Este se basó en una generosidad organizada al servicio de educar a los seres humanos en una libertad responsable, empática y tolerante. Un proyecto colectivo que favorecía una libertad solidaria y sin exclusiones, que hacía progresar la prosperidad de la mano de una arquitectura institucional que promovía la felicidad del mayor número y su seguridad jurídica frente a la arbitrariedad y el egoísmo del poder. En este proceso, autores como Montesquieu, Adam Smith o Jefferson tuvieron papeles asimismo decisivos. En todos ellos, la estirpe del muchas veces centenario pensamiento republicano fue también determinante. A través de ella se consolidó una reflexión que combatía el despotismo cercenador de los derechos individuales; propugnaba la separación de poderes y el establecimiento de mecanismos institucionales que limitaran legalmente el riesgo de corrupción innato al ser humano. Especialmente si entraba en contacto con el poder.
Así, el liberalismo y la virtud fueron de la mano desde el principio, una relación esencial si queremos entender el fundamento moral del liberalismo. Lo explica Helena Rosenblatt cuando analiza cómo el siglo XX interrumpió la relación virtuosa que sonaba en la partitura fundacional del liberalismo. A ello contribuyó desgraciadamente el estruendo ideológico neoliberal. Sobre todo debido al énfasis subjetivista con el que priorizó su exacerbada defensa del egoísmo individual. No solo como soporte psicológico de la libertad personal, sino como resorte íntimo de la acción humana, tanto cuando se volcaba sobre el mercado como sobre los mecanismos de socialización de la identidad individual5.
Y es que el liberalismo, según Rosenblatt, fue diseñado históricamente como una actitud generosa paulatinamente socializada. De hecho, nunca se declinó como una ideología egoísta ni esencialmente individualista, a pesar de lo que digan algunos. Este giro último fue asumido por el neoliberalismo a partir del enfoque que, como veremos en el quinto capítulo, impulsó la Escuela Austriaca a finales del siglo XIX siguiendo la estela de Bastiat. El liberalismo, por el contrario, nació a partir de una conducta virtuosa de liberalidad. Concretamente vino al mundo asociado al valor moral que se atribuía a la generosidad hacia los otros, mayor aún si estos eran débiles y vulnerables. Hablamos, por tanto, de una disposición que estaba en el espíritu libre que originariamente acompañó el cultivo formativo de la conducta de los patricios romanos y que, siglos después, la Reforma protestante cristianizó e introdujo en el discurso de la ley natural y del contrato social, tal y como se produjo en Locke.
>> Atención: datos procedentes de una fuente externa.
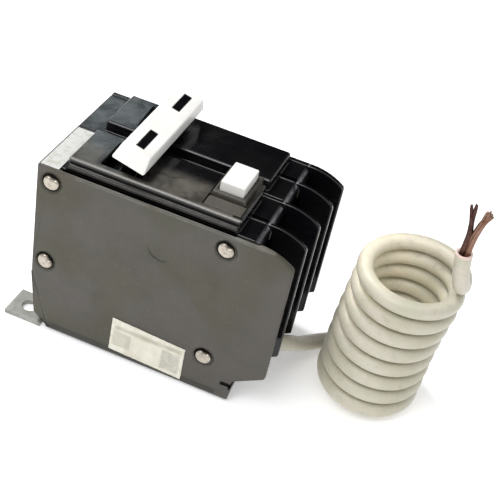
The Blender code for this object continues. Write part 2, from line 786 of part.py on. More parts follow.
def arc_chute(name, pole):
    """Fibre cheeks with steel-like plates that split the arc, open toward the contacts."""
    middle = pole_middle(pole)
    x = (9.6, 21.0)
    floor = box(name, x, (middle - 9.2, middle + 9.2), (12.0, 13.0), FIBRE)
    pieces = []
    for side in (-1, 1):
        y = sorted((middle + side * 8.3, middle + side * 9.1))
        pieces.append(box(f"{name}_cheek_{side}", (9.7, 20.9), y, (12.4, 33.4)))
    for level in range(6):
        z = 15.6 + 3.0 * level
        for side in (-1, 1):
            y = sorted((middle + side * 4.4, middle + side * 8.7))
            pieces.append(box(f"{name}_fin_{side}_{level}", (9.9, 20.7), y, (z, z + 1.0)))
    return join(floor, *pieces)


def trip_bar():
    """The bar that lets both poles go together, with a finger for each pole and a fork for the plunger."""
    x, z = TRIP_BAR_AXIS
    bar = cylinder("trip_bar", (x, 2.8, z), (x, BODY_WIDTH - 2.8, z), 1.3, BLACK_PLASTIC, segments=16)
    fingers = []
    for pole in (0, 1):
        middle = pole_middle(pole)
        outline = [(x - 0.8, z), (x + 0.8, z), (x + 1.4, 32.5), (x + 0.4, 32.5)]
        fingers.append(plate(f"trip_finger_{pole}", outline, (middle - 2.0, middle + 2.0)))
    for side in (-1, 1):
        y = sorted((SOLENOID_Y + side * 1.6, SOLENOID_Y + side * 3.2))
        fingers.append(box(f"trip_fork_{side}", (x - 0.9, x + 0.3), y, (7.6, z)))
    join(bar, *fingers)
    set_origin(bar, (x, BODY_WIDTH / 2, z))


def ground_fault_module():
    """The circuit board in the near pole's floor, with its sensor core, solenoid and protection."""
    box("circuit_board", (27.5, 58.4), (3.2, 23.4), (3.6, 5.2), BOARD_GREEN)
    top = 5.2 + GAP
    core = bpy.data.curves.new("sensor_core", "CURVE")
    core.dimensions = "3D"
    core.bevel_depth = 1.7 * MM
    core.bevel_resolution = 3
    ring = core.splines.new("POLY")
    spots = circle((0, 0), 5.0, 28)
    ring.points.add(len(spots) - 1)
    for spot, (x, y) in zip(ring.points, spots):
        spot.co = (x * MM, y * MM, 0, 1)
    ring.use_cyclic_u = True
    torus = add_object("sensor_core", curve_to_mesh(core, "sensor_core"), CORE_BLUE)
    torus.location = Vector((52.0, 10.2, top + 1.7)) * MM
    shade_round(torus)
    case = cylinder(
        "solenoid", (28.4, SOLENOID_Y, SOLENOID_Z), (40.2, SOLENOID_Y, SOLENOID_Z), 4.0, COPPER
    )
    bore = cylinder(
        "solenoid_bore", (27, SOLENOID_Y, SOLENOID_Z), (42, SOLENOID_Y, SOLENOID_Z), 1.4
    )
    cut(case, bore)
    rod = cylinder(
        "plunger", (32.4, SOLENOID_Y, SOLENOID_Z), (51.0, SOLENOID_Y, SOLENOID_Z), 1.0, STEEL
    )
    head = cylinder(
        "plunger_head", (50.4, SOLENOID_Y, SOLENOID_Z), (51.5, SOLENOID_Y, SOLENOID_Z), 2.2
    )
    join(rod, head)
    cylinder("capacitor", (31.6, 7.2, top), (31.6, 7.2, 14.4), 3.1, CAN_ALUMINIUM)
    cylinder("surge_absorber", (38.0, 7.4, top + 4.2), (40.8, 7.4, top + 4.2), 4.1, DISC_ORANGE)


def test_contact():
    """The spring leaf that the test button's stem bends down."""
    middle = BUTTON_CENTRE[1]
    y = (middle - 1.0, middle + 1.0)
    leaf = box("test_contact", (55.4, 55.9), y, (5.5, 52.6), SILVER)
    foot = box("test_contact_foot", (55.5, 57.6), y, (5.5, 6.1))
    arm = box("test_contact_arm", (52.6, 55.8), (y[0], y[1]), (52.1, 52.6))
    join(leaf, foot, arm)


def test_button():
    """The square button in its raised housing, with its stem and return spring."""
    x, y = BUTTON_CENTRE
    half_x = BUTTON_SIZE[0] / 2
    half_y = BUTTON_SIZE[1] / 2
    housing = box("test_button_housing", HOUSING_X, HOUSING_Y, (59.8, PLATFORM_Z - 0.1), OLIVE_PLASTIC)
    collar = box("housing_collar", COLLAR_X, COLLAR_Y, (60.2, COLLAR_TOP_Z))
    soften(collar, 0.35)
    moat_y = (COLLAR_Y[0] - MOAT_WIDTH, COLLAR_Y[0])
    moat = box("housing_moat", (HOUSING_X[0] - 1, HOUSING_X[1] + 1), moat_y, (61.0, 65.0))
    side_moat = box("housing_side_moat", (COLLAR_X[1], HOUSING_X[1] + 1), (COLLAR_Y[0] - 0.5, 29), (61.0, 65.0))
    opening = box(
        "housing_opening", (x - half_x - GAP, x + half_x + GAP), (y - half_y - GAP, y + half_y + GAP), (58, 66)
    )
    join(housing, collar)
    cut(housing, moat, side_moat, opening)
    z = (BUTTON_BOTTOM_Z, BUTTON_TOP_Z)
    cap = box("test_button", (x - half_x, x + half_x), (y - half_y, y + half_y), z, WHITE_PLASTIC)
    soften(cap, 0.4, 2)
    hollow = box(
        "button_hollow", (x - half_x + 1, x + half_x - 1), (y - half_y + 1, y + half_y - 1), (60, BUTTON_TOP_Z - 1.4)
    )
    stem = cylinder("button_stem", (x, y, 54.2), (x, y, BUTTON_TOP_Z - 0.8), 1.2, segments=16)
    cut(cap, hollow)
    join(cap, stem)
    coil = helix((x, y, CASE_SHELF_Z + 0.6), (x, y, BUTTON_TOP_Z - 1.9), 2.0, 3, 10)
    tube("test_button_spring", coil, 0.25, STEEL, resolution=1)


# Pigtail


def bezier(start, start_pull, end_pull, end, steps):
    points = []
    for step in range(steps + 1):
        t = step / steps
        u = 1 - t
        point = (
            Vector(start) * u**3
            + Vector(start_pull) * 3 * u * u * t
            + Vector(end_pull) * 3 * u * t * t
            + Vector(end) * t**3
        )
        points.append(point)
    return points


def coil_point(turn):
    """A point on the pigtail's coil, which winds clockwise and up from the far side, rounder at its top."""
    angle = math.radians(90.0) - 2 * math.pi * turn
    height = PIGTAIL_RADIUS + 0.05 + COIL_PITCH * turn
    share = min(max((turn - 3.0) / 5.0, 0.0), 1.0)
    share = share * share * (3 - 2 * share)
    radius_x = COIL_RADII[0] + (COIL_TOP_RADII[0] - COIL_RADII[0]) * share
    radius_y = COIL_RADII[1] + (COIL_TOP_RADII[1] - COIL_RADII[1]) * share
    x = COIL_CENTRE[0] + COIL_LEAN * height + COIL_TOP_SHIFT * share + radius_x * math.cos(angle)
    y = COIL_CENTRE[1] + radius_y * math.sin(angle)
    return Vector((x, y, height))


def pigtail():
    """The neutral lead: out of the case, down to the floor, round its coil and up to its bare end."""
    y, z = PIGTAIL_EXIT
    floor_z = PIGTAIL_RADIUS + 0.05
    lead = [(64.8, y, z), (70.0, y, z), (75.6, y, z)]
    bend = bezier((76.2, y, z), (79.4, y, z), (79.6, 21.2, 13.3), (81.0, 24.0, 11.6), 5)
    turns = [coil_point(step / COIL_STEPS) for step in range(round(COIL_TURNS * COIL_STEPS) + 1)]
    foot = turns[0]
    down_end = Vector((foot.x - 5.0, foot.y, floor_z))
    down = bezier((82.4, 26.6, 10.0), (86.2, 36.0, 4.6), down_end - Vector((10.0, 0.4, 0)), down_end, 9)
    top = turns[-1]
    forward = (turns[-1] - turns[-2]).normalized()
    rise_end = Vector(TAIL_END)
    rise = bezier(top, top + forward * 5.0, rise_end - Vector((-0.4, -0.3, 7.0)), rise_end, 8)
    tube("pigtail_wire", lead + bend + down + turns + rise[1:], PIGTAIL_RADIUS - 0.05, WIRE_CREAM)
    base = rise_end + Vector((0, 0, GAP))
    tube(
        "pigtail_strands_1",
        [base + Vector(step) for step in ((-0.8, 0, 0), (-0.6, 0, 6.2), (-1.2, 0, 11.4), (-2.4, 0, 17.6))],
        0.75,
        COPPER,
    )
    tube(
        "pigtail_strands_2",
        [base + Vector(step) for step in ((0.9, 0, 0), (1.2, 0, 6.2), (2.0, 0, 11.2), (3.3, 0, 15.6))],
        0.9,
        COPPER,
    )


def labels():
    """A paper label low on the near cover and a blank sticker on the line-end shelf."""
    outline = [(30.1, 3.0), (54.8, 2.0), (54.6, 14.2), (30.0, 15.6)]
    plate("side_label", outline, (-0.2, -0.05), LABEL_PAPER)
    box("line_end_sticker", (0.4, 6.6), (0.5, 24.2), (59.58, 59.75), LABEL_PAPER)


def mechanism():
    for pole, letter in enumerate("ab"):
        mechanism_frame(f"mechanism_frame_{letter}", pole)
        contact_arm(f"contact_arm_{letter}", pole)
        moving_contact(f"moving_contact_{letter}", pole)
        fixed_contact(f"fixed_contact_{letter}", pole)
        line_terminal(f"line_terminal_{letter}", pole)
        cradle(f"cradle_{letter}", pole)
        toggle_spring(f"toggle_spring_{letter}", pole)
        magnet_yoke(f"magnet_yoke_{letter}", pole)
        armature(f"armature_{letter}", pole)
        bimetal(f"bimetal_{letter}", pole)
        arc_chute(f"arc_chute_{letter}", pole)


def main():
    side_covers()
    centre_partition()
    cases()
    rivets()
    handles()
    mechanism()
    terminals()
    trip_bar()
    ground_fault_module()
    test_contact()
    test_button()
    pigtail()
    labels()


main()
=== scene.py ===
"""Looks of the two-pole ground-fault breaker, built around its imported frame.

Lengths are millimetres in the frame of the case's lower line-end corner until at() turns them into metres.
"""

import json
import math
import random

import bmesh
import bpy
from mathutils import Matrix, Vector, noise

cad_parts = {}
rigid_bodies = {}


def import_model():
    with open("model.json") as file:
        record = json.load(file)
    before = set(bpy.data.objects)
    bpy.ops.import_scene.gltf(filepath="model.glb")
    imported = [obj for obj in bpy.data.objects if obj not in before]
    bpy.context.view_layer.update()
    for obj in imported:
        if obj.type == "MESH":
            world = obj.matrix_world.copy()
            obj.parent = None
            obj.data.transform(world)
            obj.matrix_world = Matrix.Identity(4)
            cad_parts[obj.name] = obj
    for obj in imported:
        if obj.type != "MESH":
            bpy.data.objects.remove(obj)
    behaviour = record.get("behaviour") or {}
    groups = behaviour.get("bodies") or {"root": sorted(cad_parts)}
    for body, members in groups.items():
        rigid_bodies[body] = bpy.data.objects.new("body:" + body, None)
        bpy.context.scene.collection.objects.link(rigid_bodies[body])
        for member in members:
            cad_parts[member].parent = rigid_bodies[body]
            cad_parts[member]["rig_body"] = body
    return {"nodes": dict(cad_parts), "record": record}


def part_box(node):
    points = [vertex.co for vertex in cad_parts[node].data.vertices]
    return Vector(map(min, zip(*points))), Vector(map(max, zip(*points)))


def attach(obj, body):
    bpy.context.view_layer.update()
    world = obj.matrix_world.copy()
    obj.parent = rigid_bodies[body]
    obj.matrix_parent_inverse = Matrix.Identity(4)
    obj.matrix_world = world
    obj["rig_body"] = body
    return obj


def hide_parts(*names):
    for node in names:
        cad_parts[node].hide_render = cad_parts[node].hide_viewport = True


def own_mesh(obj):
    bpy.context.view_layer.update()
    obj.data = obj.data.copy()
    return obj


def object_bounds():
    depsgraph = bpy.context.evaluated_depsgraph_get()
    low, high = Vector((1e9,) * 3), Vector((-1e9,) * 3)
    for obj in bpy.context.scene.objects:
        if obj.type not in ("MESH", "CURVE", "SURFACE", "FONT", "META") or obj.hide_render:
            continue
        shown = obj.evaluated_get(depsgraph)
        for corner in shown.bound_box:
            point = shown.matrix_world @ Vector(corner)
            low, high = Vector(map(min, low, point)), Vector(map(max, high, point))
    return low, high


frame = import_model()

CAD_BOX = [list(corner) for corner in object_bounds()]
MM = 0.001
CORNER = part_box("near_side_cover")[0]

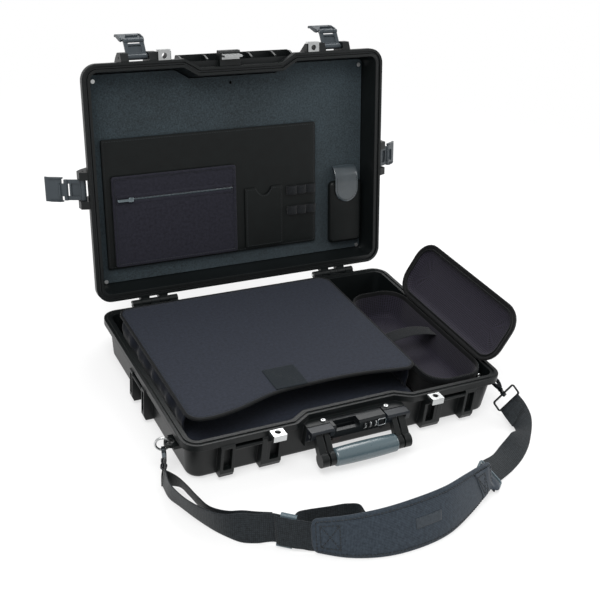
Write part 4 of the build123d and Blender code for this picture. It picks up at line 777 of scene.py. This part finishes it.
half_pouch = (POUCH[1] - POUCH[0]) / 2 - 1e-5
shell_levels = [
    (half_pouch, POUCH_FLOOR), (0.030, POUCH_FLOOR), (0.0105, POUCH_FLOOR), (0.0070, POUCH_FLOOR + 0.0007),
    (0.0045, POUCH_FLOOR + 0.0026), (0.0034, POUCH_FLOOR + 0.0060), (0.0030, POUCH_FLOOR + 0.012),
    (0.0016, POUCH_FLOOR + 0.030), (0.0007, POUCH_RIM - 0.010), (0.0004, POUCH_RIM - 0.0012),
    (0.0010, POUCH_RIM - 0.0002), (POUCH_WALL - 0.0006, POUCH_RIM), (POUCH_WALL, POUCH_RIM - 0.0010),
    (POUCH_WALL + 0.0002, POUCH_RIM - 0.012), (POUCH_WALL + 0.0030, POUCH_FLOOR + 0.012),
    (POUCH_WALL + 0.0050, POUCH_FLOOR + 0.0055), (POUCH_WALL + 0.010, POUCH_FLOOR + POUCH_WALL),
    (half_pouch, POUCH_FLOOR + POUCH_WALL)]
pouch = piece("pouch_shell", bowl(POUCH, POUCH_R, shell_levels), "pouch", eva)
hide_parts("pouch_body")
lining_levels = [
    (POUCH_WALL + 0.0003, POUCH_RIM - 0.007), (POUCH_WALL + 0.0006, POUCH_RIM - 0.013),
    (POUCH_WALL + 0.0034, POUCH_FLOOR + 0.0125), (POUCH_WALL + 0.0055, POUCH_FLOOR + 0.0062),
    (POUCH_WALL + 0.0105, POUCH_FLOOR + POUCH_WALL + 0.0004), (half_pouch, POUCH_FLOOR + POUCH_WALL + 0.0004)]
piece("pouch_lining", bowl(POUCH, POUCH_R, lining_levels), "pouch", lining_mesh)
piece("pouch_zip_tape", tube(outline_at(POUCH, POUCH_R, 0.0006, POUCH_RIM - 0.0062), UP, 0.0009, flat=5.0),
      "pouch", nylon_tape, wrap=(True, True))
coil_line = closed(outline_at(POUCH, POUCH_R, 0.0011, POUCH_RIM - 0.0012))
piece("pouch_zip_coil", beads(coil_line, UP, **POUCH_COIL), "pouch", zip_coil)


def in_pouch_lid(points):
    """Places of the closed pouch, counted from its hinge line, carried to the open pouch lid."""
    return np.asarray(points) @ POUCH_AXES + POUCH_HINGE


half_lid = (POUCH_LID[1] - POUCH_LID[0]) / 2 - 1e-5
dome_levels = [
    (half_lid, 0.0122), (0.030, 0.0122), (0.014, 0.0120), (0.0095, 0.0110), (0.0055, 0.0088),
    (0.0025, 0.0055), (0.0009, 0.0020), (0.0006, -0.0002), (0.0016, -0.0008), (0.0030, -0.0008),
    (0.0042, -0.0004), (0.0086, 0.0018), (0.0100, 0.0040), (0.0140, 0.0075), (0.0190, 0.0090),
    (half_lid, 0.0092)]
cover = piece("pouch_cover_shell", in_pouch_lid(bowl(POUCH_LID, POUCH_R, dome_levels)), "pouch_cover", eva)
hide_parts("pouch_lid")
ceiling_levels = [(0.0092, 0.0020), (0.0104, 0.0038), (0.0143, 0.0071), (0.0192, 0.0086), (half_lid, 0.0088)]
piece("pouch_cover_lining", in_pouch_lid(bowl(POUCH_LID, POUCH_R, ceiling_levels)), "pouch_cover",
      lining_mesh)
LID_UP = POUCH_AXES[2]
piping = tube(in_pouch_lid(outline_at(POUCH_LID, POUCH_R, 0.0088, 0.0012)), LID_UP, 0.0014)
piece("pouch_cover_piping", piping, "pouch_cover", nylon_tape, wrap=(True, True))
coil_line = in_pouch_lid(closed(outline_at(POUCH_LID, POUCH_R, 0.0018, 0.0012)))
piece("pouch_cover_zip_coil", beads(coil_line, LID_UP, **POUCH_COIL), "pouch_cover", zip_coil)


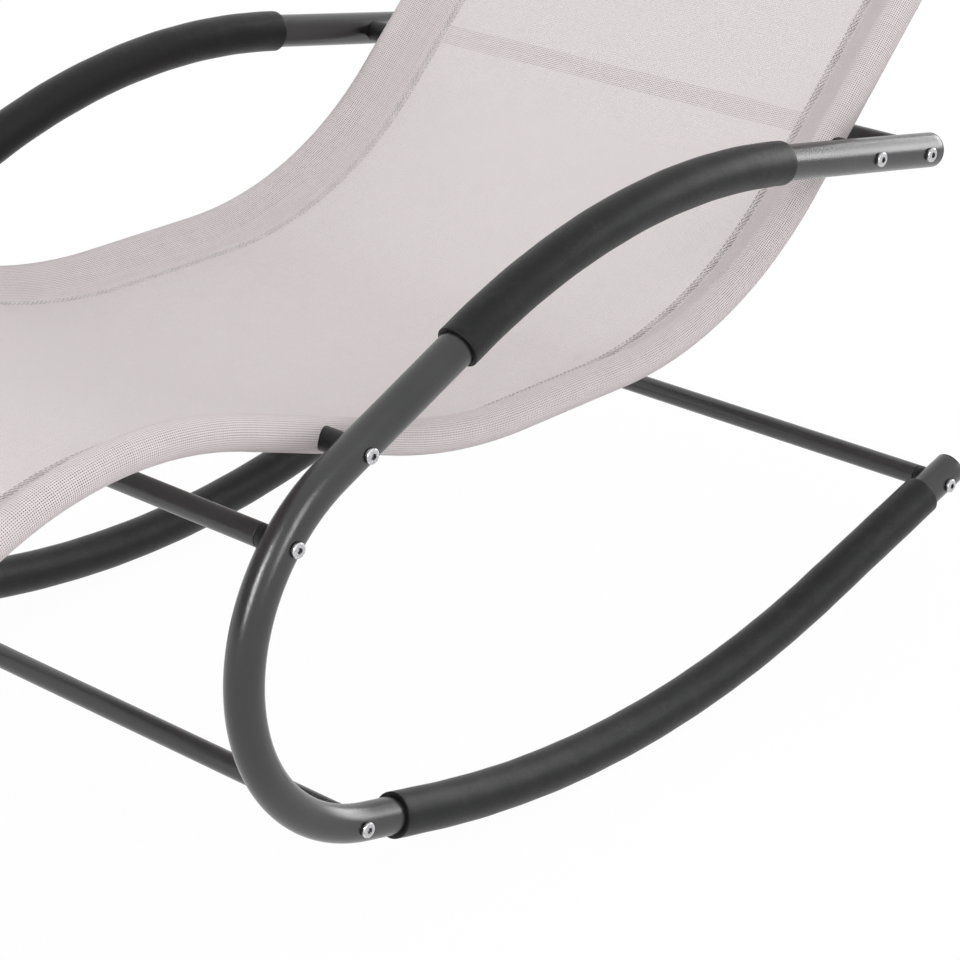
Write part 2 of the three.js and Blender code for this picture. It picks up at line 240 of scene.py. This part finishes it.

No nos detendremos en la importancia que este autor tuvo en el diseño virtuoso de las ideas liberales a través de su concepto de propiedad. Un diseño en el que la obligación republicana fue revisitada por una lectura iusnaturalista que la transformó en derecho individual, pero siempre dentro de una lógica de deber moral vinculada a la observancia estricta de la ley natural. El peso del calvinismo puritano fue determinante en la construcción de un liberalismo anglosajón que tuvo a Locke como protagonista principal, al poner en circulación un individualismo virtuoso que anteponía las obligaciones a los derechos, también cuando estos tenían un carácter económico. Incluso en el seno de las relaciones laborales entre empleador y empleado, Locke reclamaba que se desarrollaran dentro de un respeto riguroso a la dignidad, pues tan legítimo era el comportamiento de los que maximizaban su obligación de trabajar empleando a otros, como el de quienes cumplían con este deber haciéndolo por cuenta ajena.
Retomando la reflexión de Rosenblatt, la conducta «liberal» que practicaban las élites bajo la República romana fue democratizada y extendida más allá del ámbito original de comportamientos que asumía la nobleza. Vinculada desde entonces al calvinismo que profesaban las clases medias —por cierto, mayoritario entre ellas en Inglaterra y Holanda—, transformó la liberalidad aristocrática de los antiguos en el liberalismo democrático de los modernos. Rosenblatt considera el dato más significativo del proceso, la aparición moderna de un contexto moral y educativo que favoreció que la liberalidad romana se dotara de atributos semánticos democráticos que complementaron y ampliaron el antiguo ideal de generosidad.